Avatar for katmandoo2001
iVillage Member
Registered: 03-26-2003
Wed, 05-12-2004 - 1:07am
That depends. Did these women know his first wife? It might benefit you to hear HER side of their marital history for balance since there are always two sides to every story!

Have any of their husband's seen you topless? Are you willing to possibly hear criticism about your hubby and his ideas?

It sounds as if they may have already been discussing how he treats you and at least one of them seems to agree with the consensus of the members on your original thread.

iVillage Member
Registered: 10-18-2001
Wed, 05-12-2004 - 7:48am
Interesting.

I'll throw my 2cents worth in...

I don't know much about Mary Kay cosmetics and I certainly don't know much about the other women. I have been involved in (more than likely) similar social circles before and I do know that often rich, bored, snobby wives love nothing more than to gossip and bitch about one another and especially about 'new young wives with big breasts'. They may not think very much of cosmetic parties and Mary Kay either.

I think that it would be good to meet them and to talk to them in a more relaxed and natural (whatever that is) situation than at business dinners; but it could also be disheartening to find them bitching and sniping at you. It sounds good to let them get to know you but they may not be that interested in getting to know the real you.

Having said that, they may love to come to a little ol' cosmetic party to break the boredom. You know the old saying, curiosity killed the cat?

Stay relaxed and if it doesn't go well just remember that their opinion didn't matter before and shouldn't afterwards.

iVillage Member
Registered: 03-26-2003
Wed, 05-12-2004 - 8:26am
I have to agree with Westridge. If these women are "first wives", meaning older women, regardless of your husband's or your reputation, older wealthy women aren't going to be interested in a "Mary Kay makeover". They're probably also not very interested in socializing with you, particularly if they, and/or their husbands have been around for one of your "show and tell" sessions.

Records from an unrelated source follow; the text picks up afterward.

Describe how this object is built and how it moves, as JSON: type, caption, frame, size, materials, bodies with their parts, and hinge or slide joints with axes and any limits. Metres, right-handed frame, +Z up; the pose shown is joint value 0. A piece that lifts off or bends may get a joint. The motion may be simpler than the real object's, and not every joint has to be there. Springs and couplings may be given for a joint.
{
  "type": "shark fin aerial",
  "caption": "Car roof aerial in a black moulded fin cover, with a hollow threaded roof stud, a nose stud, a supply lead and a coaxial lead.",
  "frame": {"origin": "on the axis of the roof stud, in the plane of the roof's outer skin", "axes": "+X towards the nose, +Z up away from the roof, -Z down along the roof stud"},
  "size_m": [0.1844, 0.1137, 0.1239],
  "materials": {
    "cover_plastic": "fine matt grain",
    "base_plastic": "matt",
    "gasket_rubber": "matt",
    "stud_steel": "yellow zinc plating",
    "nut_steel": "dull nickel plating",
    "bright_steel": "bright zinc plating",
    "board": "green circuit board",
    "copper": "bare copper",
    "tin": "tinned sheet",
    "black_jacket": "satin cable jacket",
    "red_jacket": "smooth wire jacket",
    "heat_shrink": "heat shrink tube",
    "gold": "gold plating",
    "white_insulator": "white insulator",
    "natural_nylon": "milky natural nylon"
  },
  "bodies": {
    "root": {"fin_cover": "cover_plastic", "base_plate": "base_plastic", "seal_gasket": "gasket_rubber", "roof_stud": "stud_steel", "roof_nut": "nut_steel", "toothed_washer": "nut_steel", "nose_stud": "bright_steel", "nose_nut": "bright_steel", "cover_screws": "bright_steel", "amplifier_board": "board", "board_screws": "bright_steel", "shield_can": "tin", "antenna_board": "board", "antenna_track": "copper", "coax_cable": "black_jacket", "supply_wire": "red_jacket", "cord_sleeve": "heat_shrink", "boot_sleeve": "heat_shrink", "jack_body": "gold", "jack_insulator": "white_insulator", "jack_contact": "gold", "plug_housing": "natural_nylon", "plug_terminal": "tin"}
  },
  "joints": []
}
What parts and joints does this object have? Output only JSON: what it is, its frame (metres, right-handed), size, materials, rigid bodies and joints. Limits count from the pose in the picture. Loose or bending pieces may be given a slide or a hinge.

If they're younger, second "trophy wives" like you, they might show up, but I wouldn't count on it.

iVillage Member
Registered: 10-09-2003
Wed, 05-12-2004 - 9:54am
Dressing however you wish is your business, Tiana. It's a free country and if someone makes a face or remark, that's their problem. However, if any of these wive's husbands were one of the recipients of anything more than that, then that is disrespect to their wives, and I can see why they may not want to befriend you. If it were me, and MY GUT was telling me that you were not comfortable about something, I would probably approach you, befriend you, and try and get you to talk about it...because as I stated, abuse can often be ignored, minimized, excused and whatnot by the victim. Although, much more severe, this occurs often with women who are beaten. They make excuses for his behavior because they love them and feel loved...while others on the outside have to sit back and watch it. There's nothing anyone can do to help them, because if THEY themselves don't press charges or get out, nobody can do it for them. They have to decide when enough is enough. You're your own judge and jury.

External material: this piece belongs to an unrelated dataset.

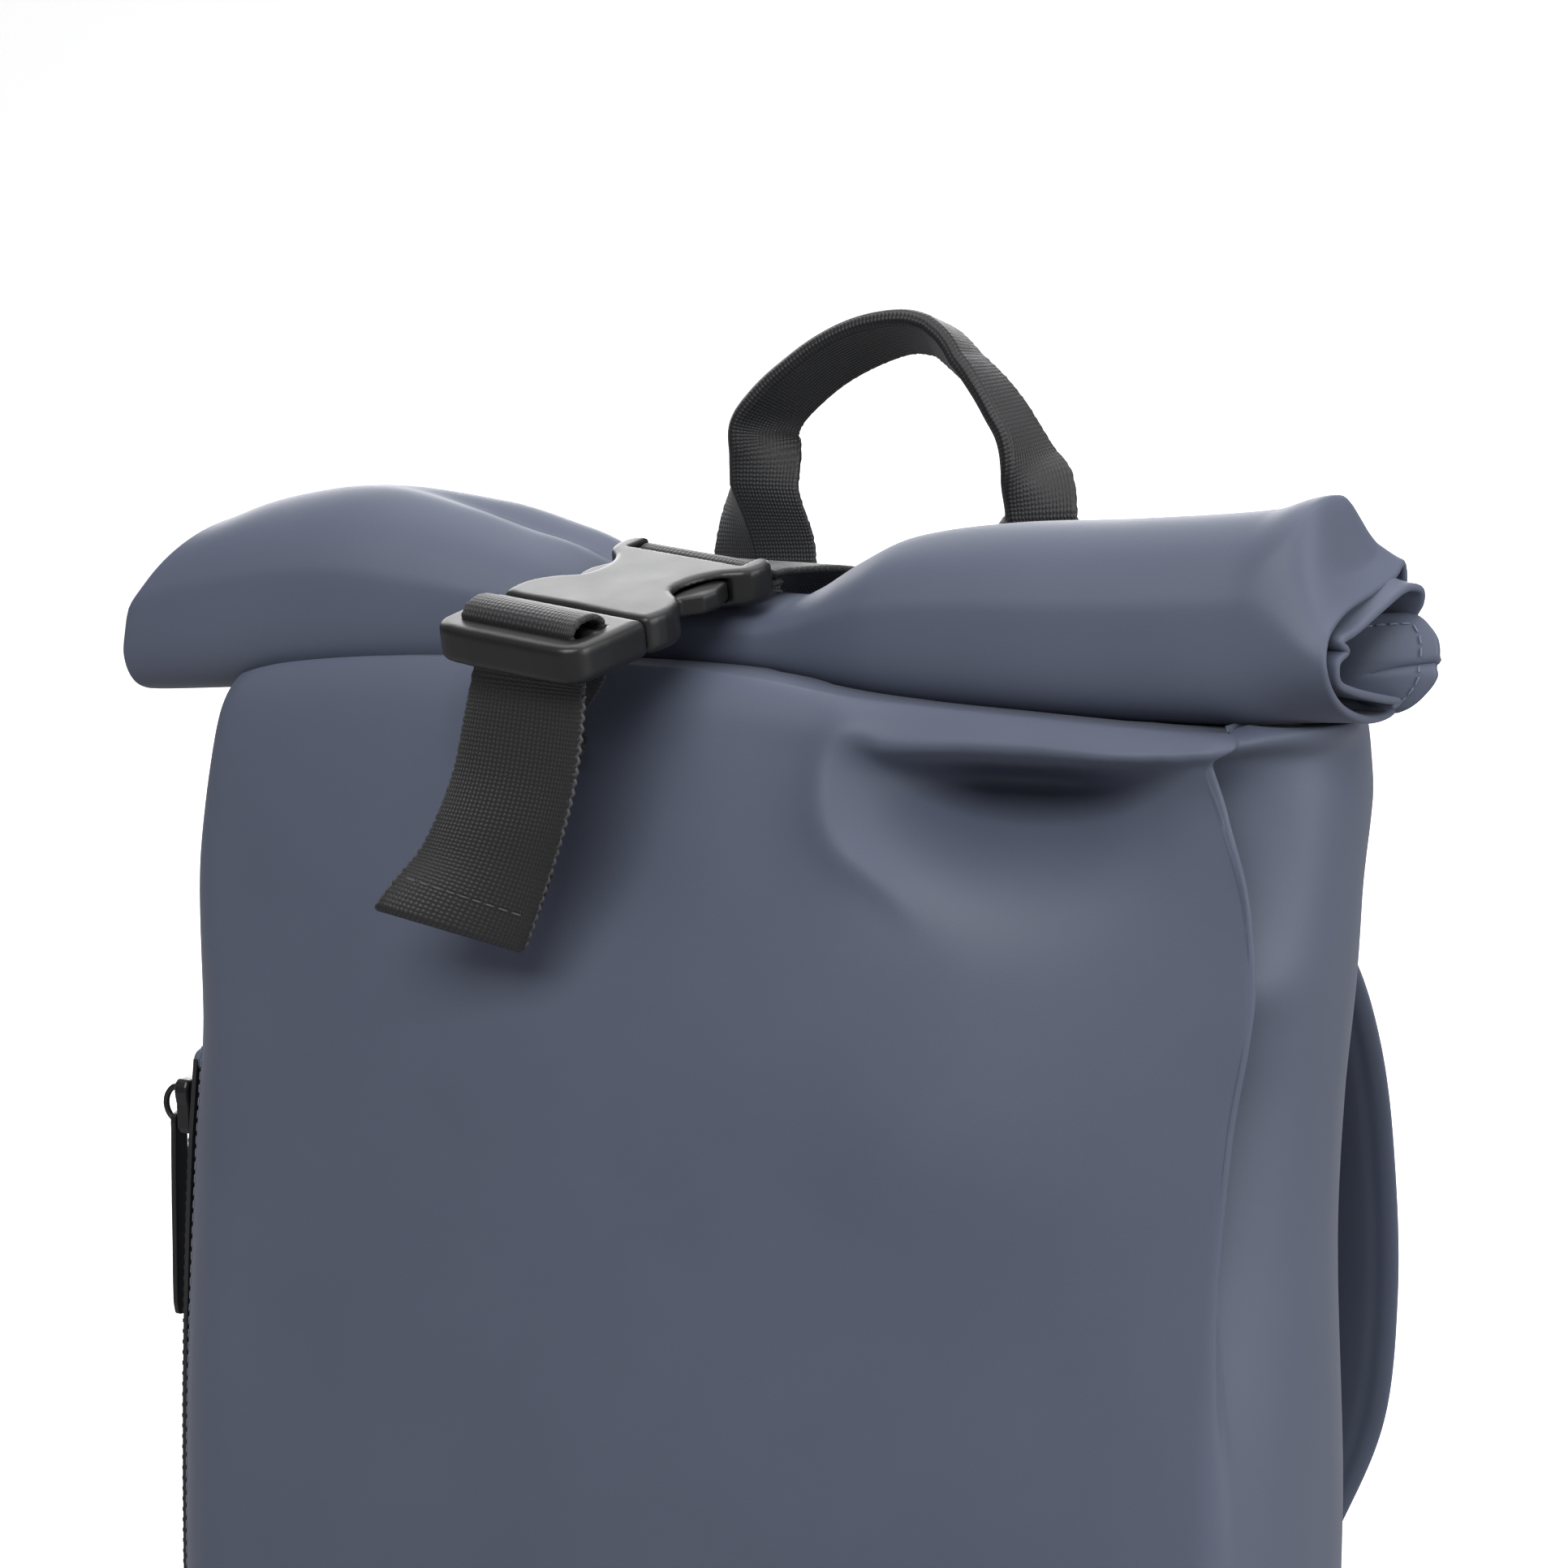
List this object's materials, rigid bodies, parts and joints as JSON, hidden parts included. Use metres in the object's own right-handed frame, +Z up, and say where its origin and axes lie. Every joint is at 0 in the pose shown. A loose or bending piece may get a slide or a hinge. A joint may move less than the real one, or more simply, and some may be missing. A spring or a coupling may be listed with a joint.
{
  "type": "rolltop backpack",
  "caption": "Boxy coated-fabric backpack with its mouth rolled down under a buckled webbing strap, grab handle, side zip with hanging pull and padded shoulder straps.",
  "frame": {"origin": "centre of the flat base's underside", "axes": "+X across the pack to the right as seen from its front, +Y from its front to its back, +Z up from the floor"},
  "size_m": [0.3651, 0.2211, 0.4701],
  "materials": {
    "coated_cloth": "matte coated",
    "webbing": "woven",
    "black_plastic": "fine grain",
    "zip": "gloss"
  },
  "bodies": {
    "pack": {"bag_shell": "coated_cloth", "rolled_top": "coated_cloth", "buckle_frame": "black_plastic", "buckle_socket": "black_plastic", "closure_strap_front": "webbing", "closure_strap_rear": "webbing", "grab_handle": "webbing", "side_zip": "zip", "zip_end_tack": "coated_cloth", "zip_slider": "zip", "shoulder_strap_left": "coated_cloth", "ladder_lock_left": "black_plastic", "lower_webbing_left": "webbing", "shoulder_strap_right": "coated_cloth", "ladder_lock_right": "black_plastic", "lower_webbing_right": "webbing"},
    "pull": {"zip_pull": "zip"}
  },
  "joints": [
    {"name": "pull_swing", "type": "hinge", "parent": "pack", "child": "pull", "pos_m": [-0.16453, -0.03151, 0.2508], "axis": [1, 0, 0], "range_deg": [-75, 75]}
  ]
}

Anyhow, wearing a revealing dress is not that big of a deal, but flashing other women's husbands is disrespectful to those women. It's a choice you make.

iVillage Member
Registered: 04-13-2004
Wed, 05-12-2004 - 1:04pm
Yes, they all knew R's first wife. And I know one, for sure, is very good friends with her. I'll invite her, but I know SHE won't come. Not sure if either of us would feel very comfortable with that. And NO! None of the wives or their husbands have seen me topless or naked or anything like that! Just that one associte from out of town. Thank goodness, he is out of state. I don't flash his associates.


.

iVillage Member
Registered: 04-13-2004
Wed, 05-12-2004 - 1:13pm
I thought about just inviting them over for lunch or cocktails, but I need something more to throw the emphasis on my "trying to fit in or get to know them approach", you know? So while a cosmetic party probably isn't something they do all the time, it's an ice breaker and my friend has been selling it for years and she's very fun and entertaining. She sells A LOT of that stuff - she even has me using it.

I was telling R about it last night and he was surprised. He also told me not to be disappointed and that he didn't want them saying anything mean or catty to me. I told him how I wanted to fit in more at the dinners and he agreed that if trying something like this would make me feel good, then do it. He just doesn't want them still at our house when he gets home from work that day - which they wouldn't be. He only likes one or two of them, the others, he thinks they are gossippy and witchy - with a "B".

I think they all need hobbies or something! They are that type to lunch at their clubs and play cards. That's fine and I like lunching with my girlfriends too, but not a weekly standing thing or anything.